What is required
Please give back word for word the lines below, from the first one through the one with "color(mill) to_far() gate_bars();".
* begin *
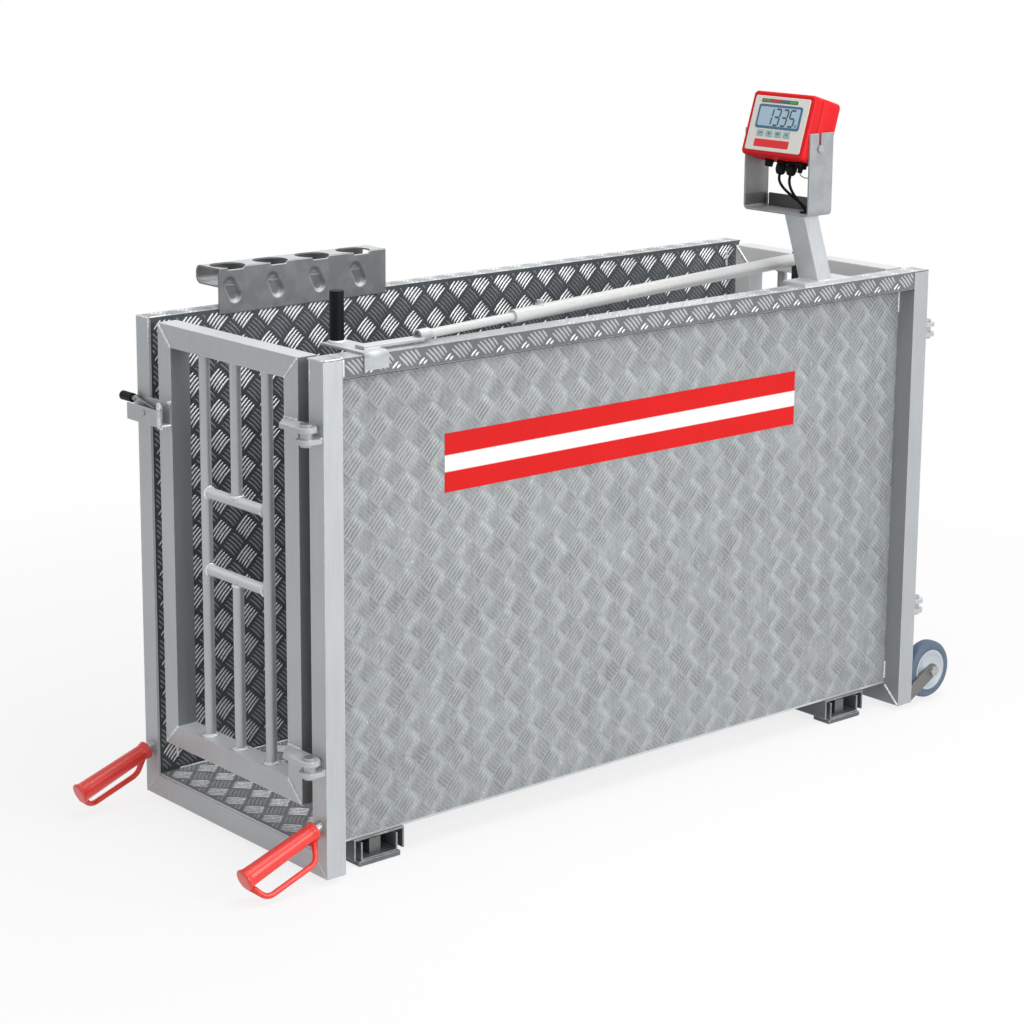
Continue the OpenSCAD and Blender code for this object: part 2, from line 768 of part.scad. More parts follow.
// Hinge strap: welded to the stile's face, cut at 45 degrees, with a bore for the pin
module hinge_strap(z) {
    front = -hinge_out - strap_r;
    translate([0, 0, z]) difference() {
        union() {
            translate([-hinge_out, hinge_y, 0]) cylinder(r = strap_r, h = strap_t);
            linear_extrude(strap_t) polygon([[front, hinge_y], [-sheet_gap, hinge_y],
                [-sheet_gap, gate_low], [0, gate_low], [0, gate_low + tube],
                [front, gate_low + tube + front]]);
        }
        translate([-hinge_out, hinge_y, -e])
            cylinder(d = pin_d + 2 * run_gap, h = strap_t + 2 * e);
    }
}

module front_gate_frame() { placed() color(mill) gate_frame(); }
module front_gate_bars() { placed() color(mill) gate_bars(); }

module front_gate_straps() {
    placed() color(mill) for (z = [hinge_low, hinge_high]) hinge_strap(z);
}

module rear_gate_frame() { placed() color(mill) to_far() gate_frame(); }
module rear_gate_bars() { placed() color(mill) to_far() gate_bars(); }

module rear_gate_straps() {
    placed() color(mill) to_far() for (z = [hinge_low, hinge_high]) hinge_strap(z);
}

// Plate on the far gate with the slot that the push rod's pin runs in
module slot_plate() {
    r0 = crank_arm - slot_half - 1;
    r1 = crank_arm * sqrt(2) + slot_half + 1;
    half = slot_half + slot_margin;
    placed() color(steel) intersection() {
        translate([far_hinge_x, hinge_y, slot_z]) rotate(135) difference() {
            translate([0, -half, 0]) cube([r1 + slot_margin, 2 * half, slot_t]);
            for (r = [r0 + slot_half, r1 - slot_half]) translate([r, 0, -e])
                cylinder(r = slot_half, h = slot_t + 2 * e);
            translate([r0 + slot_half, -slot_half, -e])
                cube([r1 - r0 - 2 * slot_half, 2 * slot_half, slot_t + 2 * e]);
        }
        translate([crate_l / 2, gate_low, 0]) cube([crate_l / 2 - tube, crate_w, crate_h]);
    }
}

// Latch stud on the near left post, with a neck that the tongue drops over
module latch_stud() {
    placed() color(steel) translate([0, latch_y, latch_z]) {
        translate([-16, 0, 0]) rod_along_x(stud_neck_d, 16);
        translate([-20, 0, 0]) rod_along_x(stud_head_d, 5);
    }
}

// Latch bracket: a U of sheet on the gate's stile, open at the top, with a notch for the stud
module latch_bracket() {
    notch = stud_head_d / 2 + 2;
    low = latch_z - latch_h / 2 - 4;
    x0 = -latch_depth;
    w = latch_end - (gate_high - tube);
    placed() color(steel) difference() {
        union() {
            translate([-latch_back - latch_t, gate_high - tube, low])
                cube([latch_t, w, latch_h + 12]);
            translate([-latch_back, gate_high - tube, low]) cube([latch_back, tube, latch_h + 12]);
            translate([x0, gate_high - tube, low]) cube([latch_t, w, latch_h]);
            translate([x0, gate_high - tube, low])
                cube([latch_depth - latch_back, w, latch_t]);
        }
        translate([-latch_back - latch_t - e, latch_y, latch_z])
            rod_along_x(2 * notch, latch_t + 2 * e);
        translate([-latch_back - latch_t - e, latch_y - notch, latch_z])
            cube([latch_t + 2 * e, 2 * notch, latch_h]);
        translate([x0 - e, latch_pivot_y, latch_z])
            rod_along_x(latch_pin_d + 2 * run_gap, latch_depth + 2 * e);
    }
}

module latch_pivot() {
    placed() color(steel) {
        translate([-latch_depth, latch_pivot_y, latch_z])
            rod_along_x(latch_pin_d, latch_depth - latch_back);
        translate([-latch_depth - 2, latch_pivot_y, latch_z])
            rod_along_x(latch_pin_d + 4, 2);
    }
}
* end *
Task output
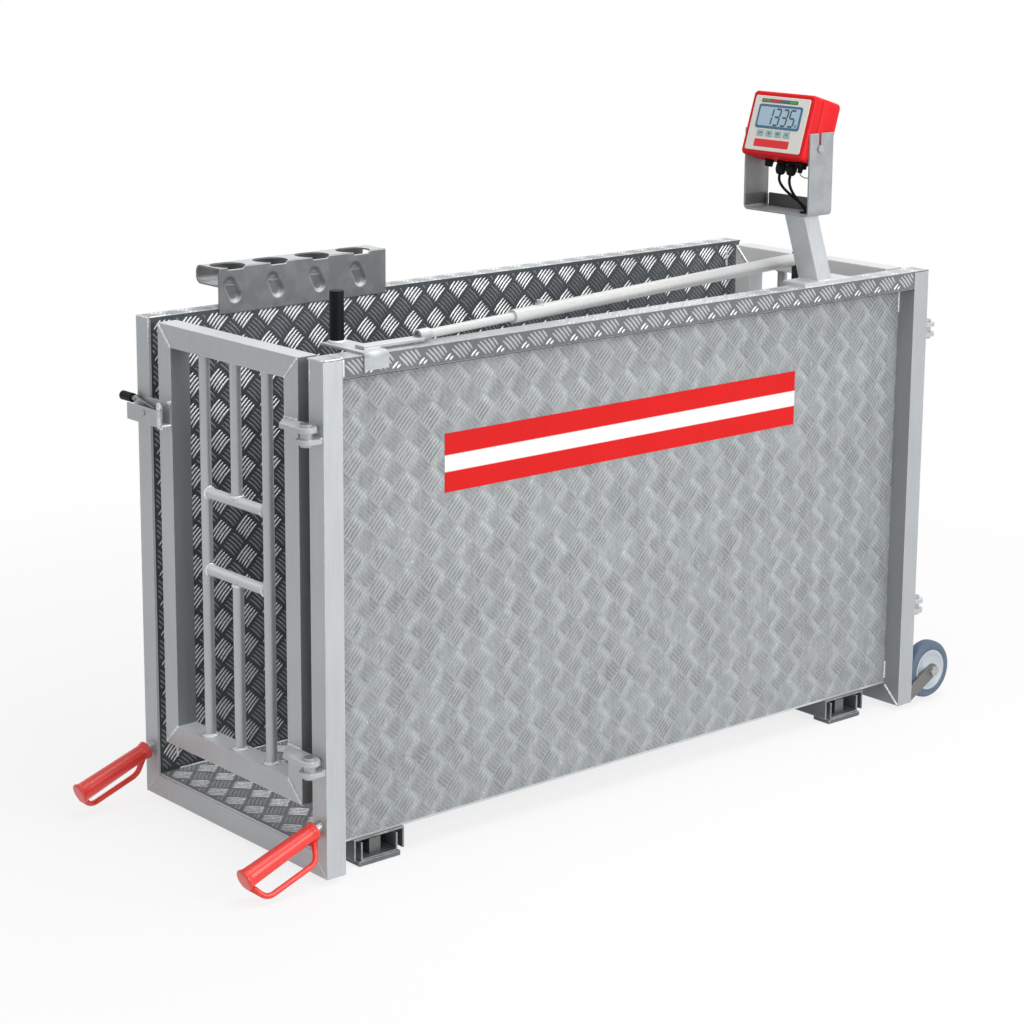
Continue the OpenSCAD and Blender code for this object: part 2, from line 768 of part.scad. More parts follow.
// Hinge strap: welded to the stile's face, cut at 45 degrees, with a bore for the pin
module hinge_strap(z) {
    front = -hinge_out - strap_r;
    translate([0, 0, z]) difference() {
        union() {
            translate([-hinge_out, hinge_y, 0]) cylinder(r = strap_r, h = strap_t);
            linear_extrude(strap_t) polygon([[front, hinge_y], [-sheet_gap, hinge_y],
                [-sheet_gap, gate_low], [0, gate_low], [0, gate_low + tube],
                [front, gate_low + tube + front]]);
        }
        translate([-hinge_out, hinge_y, -e])
            cylinder(d = pin_d + 2 * run_gap, h = strap_t + 2 * e);
    }
}

module front_gate_frame() { placed() color(mill) gate_frame(); }
module front_gate_bars() { placed() color(mill) gate_bars(); }

module front_gate_straps() {
    placed() color(mill) for (z = [hinge_low, hinge_high]) hinge_strap(z);
}

module rear_gate_frame() { placed() color(mill) to_far() gate_frame(); }
module rear_gate_bars() { placed() color(mill) to_far() gate_bars(); }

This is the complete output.